Covariance matrix: tf.Tensor(
[[1.   0.   0.  ]
 [0.   0.25 0.  ]
 [0.   0.   2.25]], shape=(3, 3), dtype=float32)


If you need to stick with Independent, work around the limitation

In [55]:
# Access variance from Independent (this works)
variances = independent_dist.variance()

# Create diagonal covariance manually
cov_matrix = tf.eye(len(variances)) * variances

# Alternative: reshape variance vector into diagonal matrix
cov_matrix_alt = tf.linalg.diag(variances)

print("Are equal:", tf.reduce_all(tf.abs(cov_matrix - cov_matrix_alt) < 1e-6))

Are equal: tf.Tensor(True, shape=(), dtype=bool)


The Independent distribution wrapper focuses on reinterpreting dimensions rather than implementing all possible statistical operations. Many operations like `mean()`, `variance()`, and `log_prob()` are implemented, but `covariance()` is not.

### **🧮 Shape Transformation Rules**

| **reinterpreted_batch_ndims** | **Original batch_shape** | **Original event_shape** | **New batch_shape** | **New event_shape** |
|------------------------------|--------------------------|---------------------------|---------------------|---------------------|
| **0** | `[a, b, c]` | `[d]` | `[a, b, c]` | `[d]` |
| **1** | `[a, b, c]` | `[d]` | `[a, b]` | `[c, d]` |
| **2** | `[a, b, c]` | `[d]` | `[a]` | `[b, c, d]` |
| **3** | `[a, b, c]` | `[d]` | `[]` | `[a, b, c, d]`|

## **Final Notes**

- **The Independent Mindset**: Independent is not about creating new probability models—it's about **reinterpreting how you compute probabilities**. It transforms "multiple independent calculations" into "single joint calculations."

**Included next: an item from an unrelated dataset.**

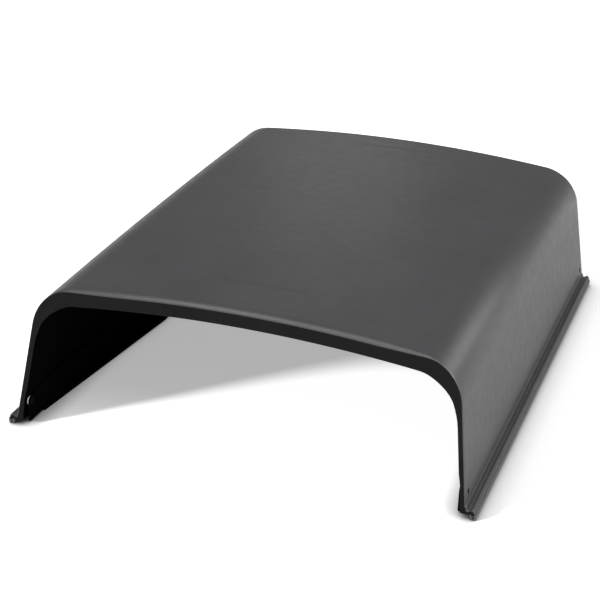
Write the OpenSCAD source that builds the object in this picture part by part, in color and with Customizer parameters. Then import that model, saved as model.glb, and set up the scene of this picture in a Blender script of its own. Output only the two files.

- **When to Use Independent**:
  - ✅ **Neural network outputs**: When you want joint loss over multiple predictions
  - ✅ **Multivariate modeling**: When treating related variables as a single entity
  - ✅ **Probabilistic layers**: When building end-to-end probabilistic models
  - ❌ **Already multivariate**: Don't wrap MultivariateNormal with Independent
  - ❌ **Need correlations**: Independent assumes independence—use true multivariate for correlations

- **Shape is Everything**: The relationship `reinterpreted_batch_ndims` ≤ `len(batch_shape)` must hold. Independent moves dimensions from right side of batch_shape to left side of event_shape.

- **Performance Insight**: Independent and manual reduction (`tf.reduce_sum(dist.log_prob(...), axis=...)`) are mathematically equivalent but Independent is cleaner and integrates better with TFP's ecosystem.

- **Debug Strategy**: When Independent doesn't work as expected, always print and compare shapes before and after transformation. The math should be clear from the dimensions.

> Independent distribution is the **Swiss Army knife** of TensorFlow Probability—it bridges the gap between batch processing and multivariate modeling, enabling clean and efficient probabilistic architectures!